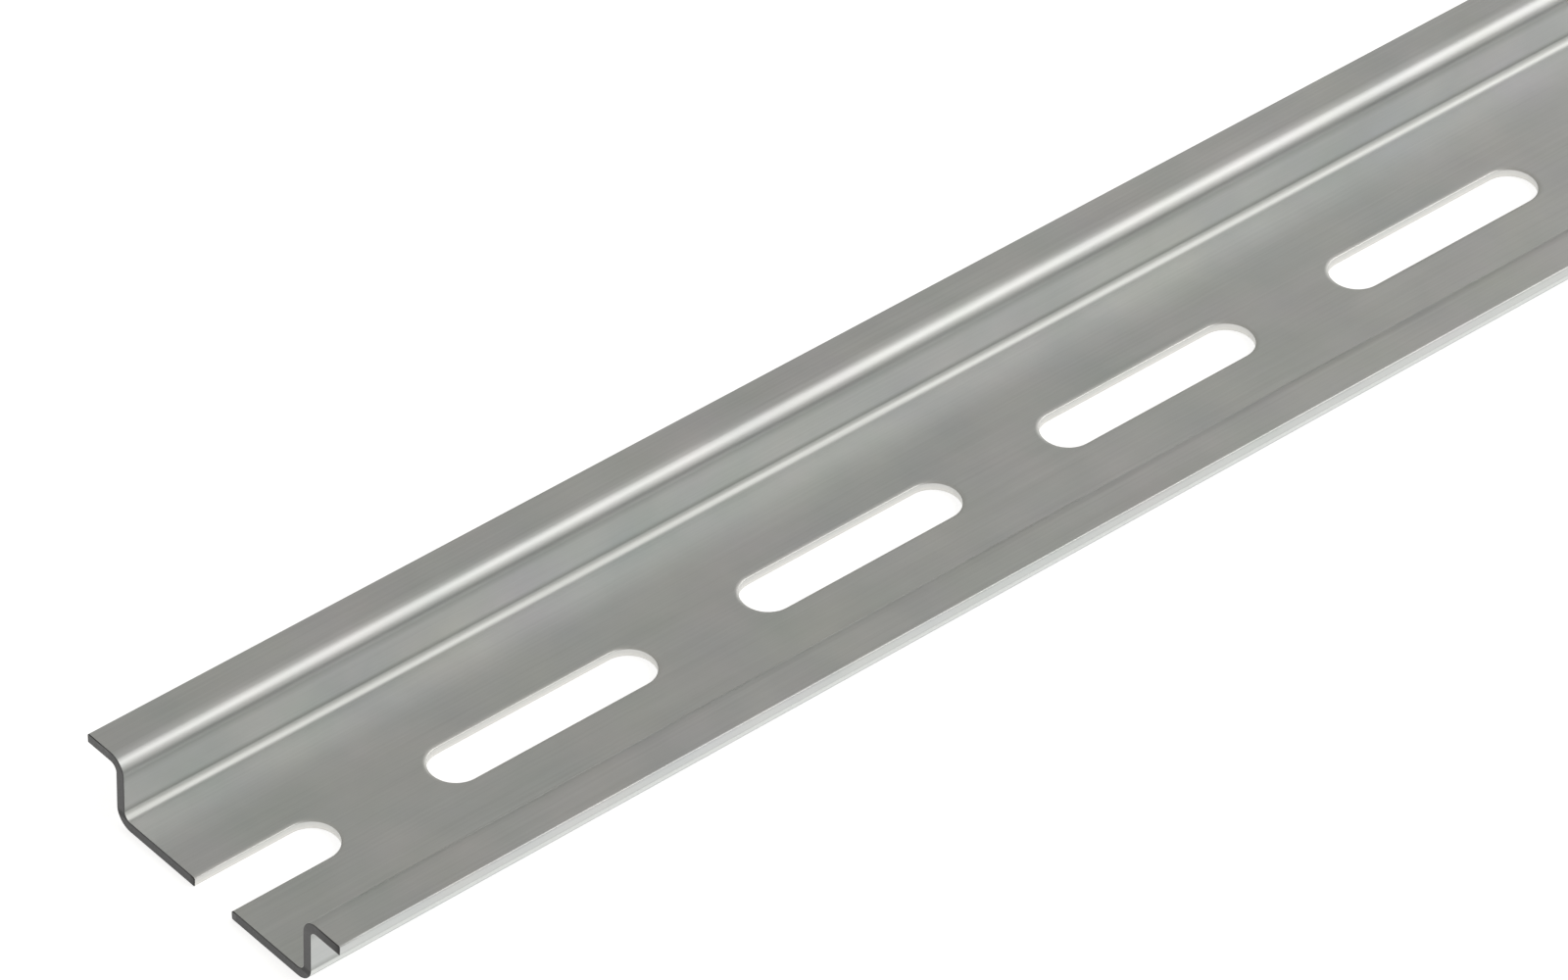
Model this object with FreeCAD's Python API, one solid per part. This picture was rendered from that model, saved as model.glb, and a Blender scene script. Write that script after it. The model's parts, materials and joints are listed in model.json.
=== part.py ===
"""Slotted top-hat mounting rail: one strip of zinc-coated steel, roll-formed and cut to length.

Millimetres. X runs along the rail, Y across it, Z up from the back face, which lies on the ground.
The origin is under the middle of the rail, on the plane of the back face.
"""

import FreeCAD, Part
import math
import os

# Length of the piece of stock
rail_length = 1000.0

# Section of the formed strip
rail_width = 35.0
rail_height = 7.5
channel_outer_width = 27.0
strip_thickness = 1.0
inner_bend_radius = 0.8

# Slots punched along the middle of the base
slot_length = 25.0
slot_width = 5.2
slot_pitch = 36.0
first_slot_centre = 1.0

# Rolled edges of the strip: a small rounding along each flange's rim
rim_radius = 0.2


def arc_between(centre_y, centre_z, radius, start_degrees, end_degrees):
    """Arc of a circle in the section plane, as an edge through its start, middle and end."""
    def at(degrees):
        angle = math.radians(degrees)
        return FreeCAD.Vector(0.0, centre_y + radius * math.cos(angle), centre_z + radius * math.sin(angle))

    middle_degrees = (start_degrees + end_degrees) / 2.0
    return Part.Arc(at(start_degrees), at(middle_degrees), at(end_degrees)).toShape()


def half_section_edges(side):
    """Edges of one half of the section, from the middle of the base's back round to its front.

    side is +1 for the half at positive Y and -1 for the other. The base bends up into a web,
    and the web bends outwards into a flange, both round the same inner radius.
    """
    outer_radius = inner_bend_radius + strip_thickness
    web_back = channel_outer_width / 2.0
    web_front = web_back - strip_thickness
    lower_centre = (web_front - inner_bend_radius, strip_thickness + inner_bend_radius)
    upper_centre = (web_back + inner_bend_radius, rail_height - strip_thickness - inner_bend_radius)
    rim = rail_width / 2.0
    flange_back = rail_height - strip_thickness

    def point(y, z):
        return FreeCAD.Vector(0.0, side * y, z)

    def line(start, end):
        return Part.LineSegment(start, end).toShape()

    def bend(centre, radius, start_degrees, end_degrees):
        if side > 0:
            return arc_between(centre[0], centre[1], radius, start_degrees, end_degrees)
        return arc_between(-centre[0], centre[1], radius, 180.0 - start_degrees, 180.0 - end_degrees)

    return [
        line(point(0.0, 0.0), point(lower_centre[0], 0.0)),
        bend(lower_centre, outer_radius, -90.0, 0.0),
        line(point(web_back, lower_centre[1]), point(web_back, upper_centre[1])),
        bend(upper_centre, inner_bend_radius, 180.0, 90.0),
        line(point(upper_centre[0], flange_back), point(rim - rim_radius, flange_back)),
        bend((rim - rim_radius, flange_back + rim_radius), rim_radius, -90.0, 0.0),
        line(point(rim, flange_back + rim_radius), point(rim, rail_height - rim_radius)),
        bend((rim - rim_radius, rail_height - rim_radius), rim_radius, 0.0, 90.0),
        line(point(rim - rim_radius, rail_height), point(upper_centre[0], rail_height)),
        bend(upper_centre, outer_radius, 90.0, 180.0),
        line(point(web_front, upper_centre[1]), point(web_front, lower_centre[1])),
        bend(lower_centre, inner_bend_radius, 0.0, -90.0),
        line(point(lower_centre[0], strip_thickness), point(0.0, strip_thickness)),
    ]


def formed_strip():
    """The whole section carried along the rail's length."""
    edges = half_section_edges(1) + half_section_edges(-1)
    outline = Part.Wire(Part.__sortEdges__(edges))
    section = Part.Face(outline)
    section.translate(FreeCAD.Vector(-rail_length / 2.0, 0.0, 0.0))
    return section.extrude(FreeCAD.Vector(rail_length, 0.0, 0.0))


def slot_punch(centre_x):
    """A round-ended slot's cutter, through the base's thickness and clear of both faces."""
    end_radius = slot_width / 2.0
    straight = slot_length - slot_width
    depth = 3.0 * strip_thickness
    below = FreeCAD.Vector(centre_x, 0.0, -strip_thickness)
    ends = [
        Part.makeCylinder(end_radius, depth, below + FreeCAD.Vector(sign * straight / 2.0, 0.0, 0.0))
        for sign in (-1.0, 1.0)
    ]
    corner = below + FreeCAD.Vector(-straight / 2.0, -end_radius, 0.0)
    middle = Part.makeBox(straight, slot_width, depth, corner)
    return middle.fuse(ends).removeSplitter()


def slot_centres():
    """Where the slots lie along X. The row runs on past both ends, and a cut opens the slots that it meets."""
    left_end = -rail_length / 2.0
    right_end = rail_length / 2.0
    centre = left_end + first_slot_centre
    while centre - slot_pitch + slot_length / 2.0 > left_end:
        centre -= slot_pitch
    centres = []
    while centre - slot_length / 2.0 < right_end:
        centres.append(centre)
        centre += slot_pitch
    return centres


def slotted_rail():
    """The formed strip with its row of slots punched through the base."""
    punches = [slot_punch(centre) for centre in slot_centres()]
    return formed_strip().cut(punches).removeSplitter()


def main():
    os.makedirs("parts", exist_ok=True)
    rail = slotted_rail()
    solid = rail.Solids[0]
    solid.exportStep("parts/slotted_rail.step")
    box = solid.BoundBox
    print("solids", len(rail.Solids), "valid", solid.isValid(), "slots", len(slot_centres()))
    print(f"size {box.XLength:.3f} x {box.YLength:.3f} x {box.ZLength:.3f} mm")
    print(f"volume {solid.Volume:.1f} mm3")


main()
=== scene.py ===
# %% [markdown]
# # A slotted mounting rail, lit like a catalogue picture
# The object is one strip of zinc-coated steel, a metre long, that rollers have bent into a hat-shaped
# section. The CAD model gives its size and its place. This lesson builds the strip again as a fine
# mesh with rounded bends and punched slots, gives it its finish, and lights it on a pale floor.

import json
import math

import bpy
import numpy as np
from mathutils import Matrix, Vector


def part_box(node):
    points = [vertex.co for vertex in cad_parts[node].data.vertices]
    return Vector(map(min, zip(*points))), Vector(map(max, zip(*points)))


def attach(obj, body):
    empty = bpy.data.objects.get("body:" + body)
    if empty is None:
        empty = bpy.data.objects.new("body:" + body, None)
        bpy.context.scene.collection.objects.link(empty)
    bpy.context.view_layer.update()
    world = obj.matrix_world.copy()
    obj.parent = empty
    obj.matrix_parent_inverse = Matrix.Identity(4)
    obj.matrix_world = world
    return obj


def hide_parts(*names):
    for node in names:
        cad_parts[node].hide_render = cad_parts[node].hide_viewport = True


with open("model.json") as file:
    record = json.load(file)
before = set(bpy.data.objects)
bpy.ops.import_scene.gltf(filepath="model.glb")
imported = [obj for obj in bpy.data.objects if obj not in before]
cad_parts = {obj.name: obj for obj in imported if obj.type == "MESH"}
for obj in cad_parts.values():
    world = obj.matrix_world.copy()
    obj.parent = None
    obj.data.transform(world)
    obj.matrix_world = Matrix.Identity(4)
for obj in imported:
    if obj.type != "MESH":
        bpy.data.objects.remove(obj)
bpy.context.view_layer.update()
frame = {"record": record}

# %% [markdown]
# ## Sizes
# The record states the slots that screws go through: their length, half width and spacing. Those
# are read from it, and the strip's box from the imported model, so that the mesh follows both. The
# thickness and the bends are the section's own sizes. All of it is in millimetres until the mesh is
# written.

# %% Sizes of the strip and its slots
MM = 0.001
low, high = (np.array(corner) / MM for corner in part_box("slotted_rail"))
half_length, half_width, height = high

screws = next(mount for mount in frame["record"]["mounts"] if mount["kind"] == "bolt_pattern")
slot_pitch = screws["dims"]["spacing_x_mm"]
slot_length = screws["dims"]["slot_length_mm"]
slot_radius = screws["dims"]["hole_r_mm"]
stated_slot = screws["pos_m"][0] / MM + slot_pitch / 2

thickness = 1.0
channel_half_width = 13.5
inner_bend = 0.8
print(f"strip {2 * half_length:.0f} x {2 * half_width:.0f} x {height - low[2]:.1f} mm,",
      f"slots {slot_length:.0f} x {2 * slot_radius:.1f} mm, {slot_pitch:.0f} mm apart")

# %% [markdown]
# ## The row of slots
# The press punched the slots before the strip was cut to length, so the saw went through one of
# them at each end. Every slot whose opening reaches the strip is listed here, and the cut ones are
# open at the strip's end. The row is counted from a slot that the record states.

# %% Where the slots lie
arc_offset = slot_length / 2 - slot_radius
first = math.ceil((-half_length - slot_length / 2 - stated_slot) / slot_pitch)
last = math.floor((half_length + slot_length / 2 - stated_slot) / slot_pitch)
slot_centres = stated_slot + slot_pitch * np.arange(first, last + 1)
print(len(slot_centres), "slots, from", round(slot_centres[0], 1),
      "to", round(slot_centres[-1], 1), "mm")

# %% [markdown]
# ## The section
# A bent strip is a flat sheet that turns round two bends on each side. It could be drawn as a
# section and extruded, but then the slots would have to be cut out of it. Here the sheet's middle
# surface comes first, as patches that each depend on two numbers, with the slots already left open.
# The thickness is given to it afterwards. The first patch is the section carried along the strip.

# %% Stations across one side of the sheet
BEND_STEPS = 10
PANEL_HALF_WIDTH = 8.0


def half_section():
    """Stations across one side of the sheet, from the slot panel's border out to the rim.

    Each station is (y, z, turn). Round a bend of middle radius R = inner radius + half the
    thickness, y = centre + R sin(turn) and z = centre - R cos(turn) for the bend up from the base,
    and y = centre - R sin(turn), z = centre + R cos(turn) for the bend out into the flange.
    """
    radius = inner_bend + thickness / 2
    turn = np.linspace(0.0, np.pi / 2, BEND_STEPS + 1)
    low_y, low_z = channel_half_width - thickness - inner_bend, thickness + inner_bend
    high_y, high_z = channel_half_width + inner_bend, height - thickness - inner_bend
    base = [[PANEL_HALF_WIDTH, thickness / 2, 0.0]]
    lower = np.stack([low_y + radius * np.sin(turn), low_z - radius * np.cos(turn), turn], axis=1)
    back = turn[::-1]
    upper = np.stack([high_y - radius * np.sin(back), high_z + radius * np.cos(back), back], axis=1)
    flange = [[half_width, height - thickness / 2, 0.0]]
    return np.concatenate([base, lower, upper, flange])


section = half_section()
print("section:", len(section), "stations on each side")

# %% [markdown]
# ## A panel round each slot
# A grid can't have a round-ended hole, but it can be drawn between the hole's outline and a
# rectangle round it. Spokes run from the outline to the rectangle, and rings of points lie on the
# spokes. The rings are close together near the slot, where the metal bends down into its mouth.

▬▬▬

▶ [WORK INSTRUCTIONS] Only the lines from the one bearing "box = solid.BoundBox" through the one bearing "obj.matrix_world = world" should be repeated, exactly as given.

▶ [PROBLEM SOLUTION]
    box = solid.BoundBox
    print("solids", len(rail.Solids), "valid", solid.isValid(), "slots", len(slot_centres()))
    print(f"size {box.XLength:.3f} x {box.YLength:.3f} x {box.ZLength:.3f} mm")
    print(f"volume {solid.Volume:.1f} mm3")


main()
=== scene.py ===
# %% [markdown]
# # A slotted mounting rail, lit like a catalogue picture
# The object is one strip of zinc-coated steel, a metre long, that rollers have bent into a hat-shaped
# section. The CAD model gives its size and its place. This lesson builds the strip again as a fine
# mesh with rounded bends and punched slots, gives it its finish, and lights it on a pale floor.

import json
import math

import bpy
import numpy as np
from mathutils import Matrix, Vector


def part_box(node):
    points = [vertex.co for vertex in cad_parts[node].data.vertices]
    return Vector(map(min, zip(*points))), Vector(map(max, zip(*points)))


def attach(obj, body):
    empty = bpy.data.objects.get("body:" + body)
    if empty is None:
        empty = bpy.data.objects.new("body:" + body, None)
        bpy.context.scene.collection.objects.link(empty)
    bpy.context.view_layer.update()
    world = obj.matrix_world.copy()
    obj.parent = empty
    obj.matrix_parent_inverse = Matrix.Identity(4)
    obj.matrix_world = world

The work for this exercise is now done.